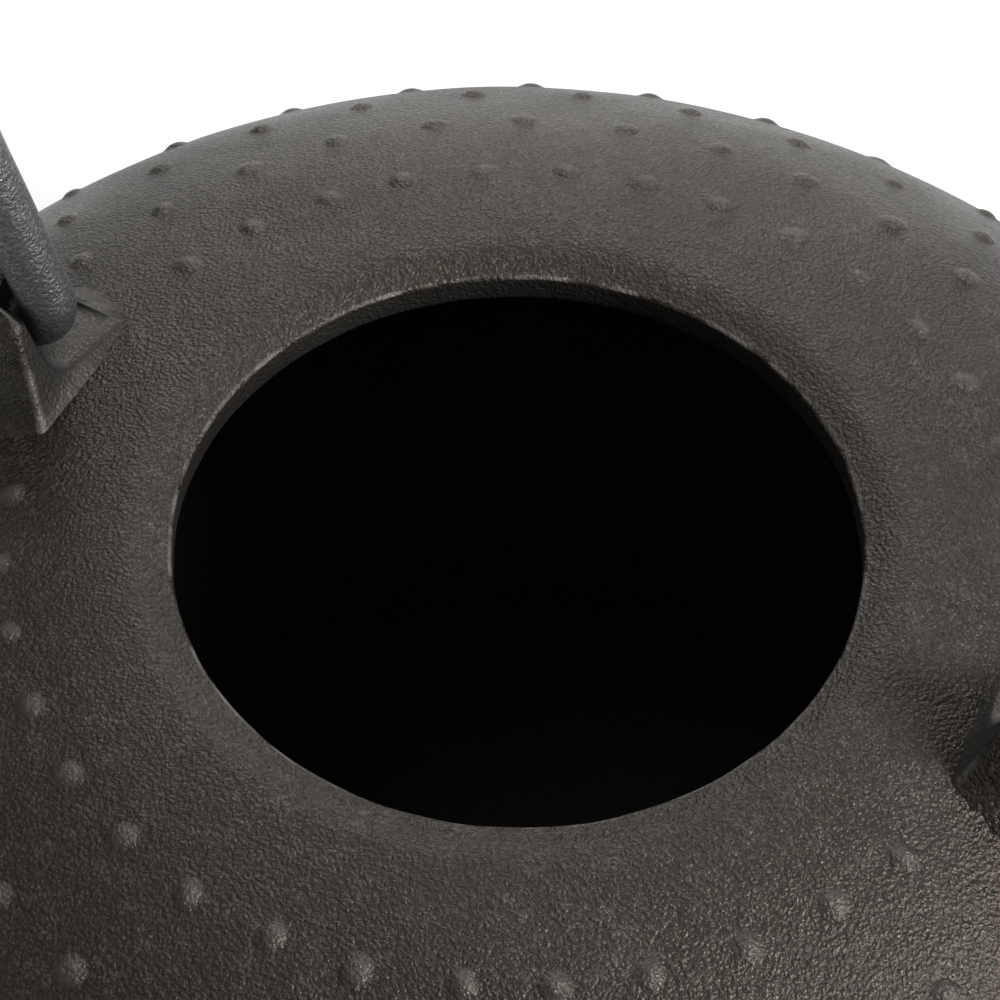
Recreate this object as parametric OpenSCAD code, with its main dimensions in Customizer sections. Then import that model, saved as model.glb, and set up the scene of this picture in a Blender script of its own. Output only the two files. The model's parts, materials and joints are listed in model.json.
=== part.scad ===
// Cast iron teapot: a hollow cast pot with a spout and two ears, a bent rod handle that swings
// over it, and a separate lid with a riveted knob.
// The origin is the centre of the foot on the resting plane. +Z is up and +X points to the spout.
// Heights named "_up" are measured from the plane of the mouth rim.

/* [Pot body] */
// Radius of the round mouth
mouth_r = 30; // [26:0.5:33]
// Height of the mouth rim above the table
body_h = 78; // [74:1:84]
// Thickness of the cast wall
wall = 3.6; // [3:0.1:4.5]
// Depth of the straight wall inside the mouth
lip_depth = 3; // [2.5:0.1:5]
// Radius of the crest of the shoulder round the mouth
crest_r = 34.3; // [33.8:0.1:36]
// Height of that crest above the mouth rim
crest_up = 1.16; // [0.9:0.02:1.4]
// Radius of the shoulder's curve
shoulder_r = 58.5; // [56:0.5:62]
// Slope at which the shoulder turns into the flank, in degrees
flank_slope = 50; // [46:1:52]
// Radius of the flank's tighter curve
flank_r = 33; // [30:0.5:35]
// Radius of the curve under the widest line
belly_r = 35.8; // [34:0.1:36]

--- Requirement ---
Take the material above and return all of it exactly.

--- Solution to this task ---
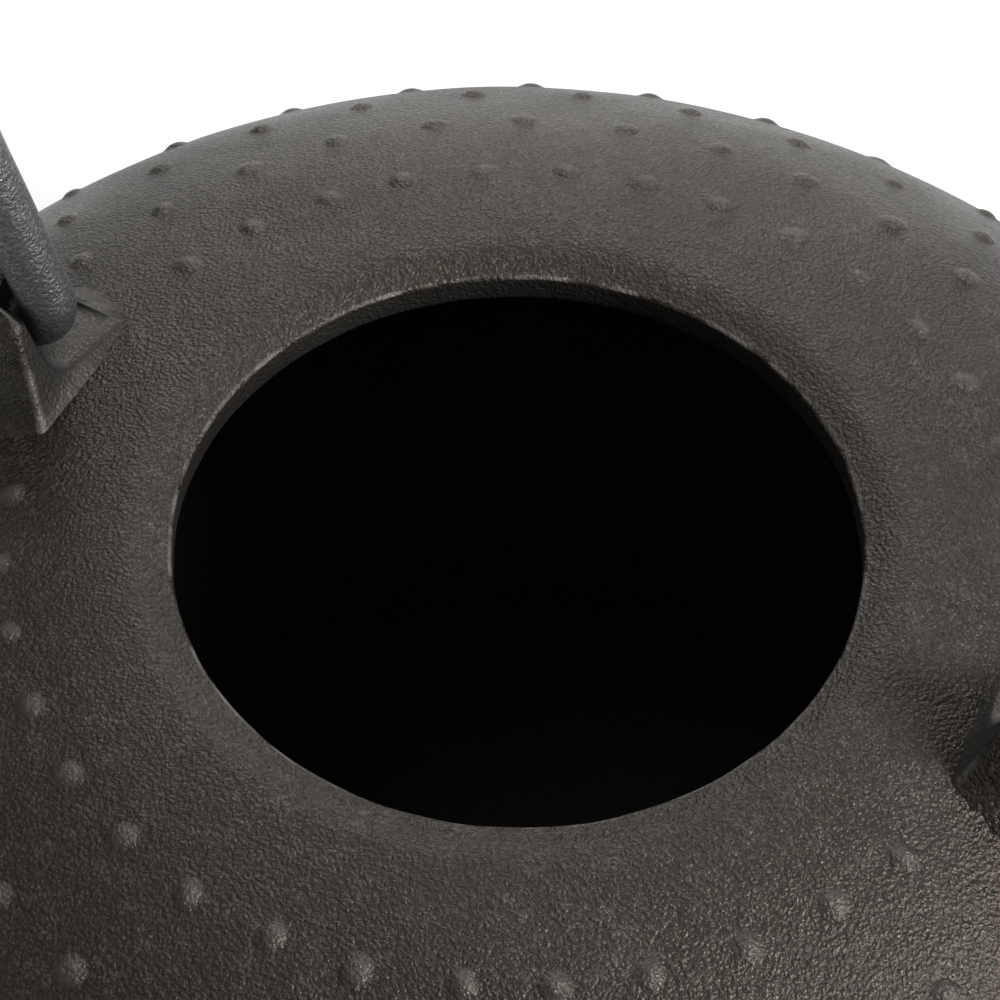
Recreate this object as parametric OpenSCAD code, with its main dimensions in Customizer sections. Then import that model, saved as model.glb, and set up the scene of this picture in a Blender script of its own. Output only the two files. The model's parts, materials and joints are listed in model.json.
=== part.scad ===
// Cast iron teapot: a hollow cast pot with a spout and two ears, a bent rod handle that swings
// over it, and a separate lid with a riveted knob.
// The origin is the centre of the foot on the resting plane. +Z is up and +X points to the spout.
// Heights named "_up" are measured from the plane of the mouth rim.

/* [Pot body] */
// Radius of the round mouth
mouth_r = 30; // [26:0.5:33]
// Height of the mouth rim above the table
body_h = 78; // [74:1:84]
// Thickness of the cast wall
wall = 3.6; // [3:0.1:4.5]
// Depth of the straight wall inside the mouth
lip_depth = 3; // [2.5:0.1:5]
// Radius of the crest of the shoulder round the mouth
crest_r = 34.3; // [33.8:0.1:36]
// Height of that crest above the mouth rim
crest_up = 1.16; // [0.9:0.02:1.4]
// Radius of the shoulder's curve
shoulder_r = 58.5; // [56:0.5:62]
// Slope at which the shoulder turns into the flank, in degrees
flank_slope = 50; // [46:1:52]
// Radius of the flank's tighter curve
flank_r = 33; // [30:0.5:35]
// Radius of the curve under the widest line
belly_r = 35.8; // [34:0.1:36]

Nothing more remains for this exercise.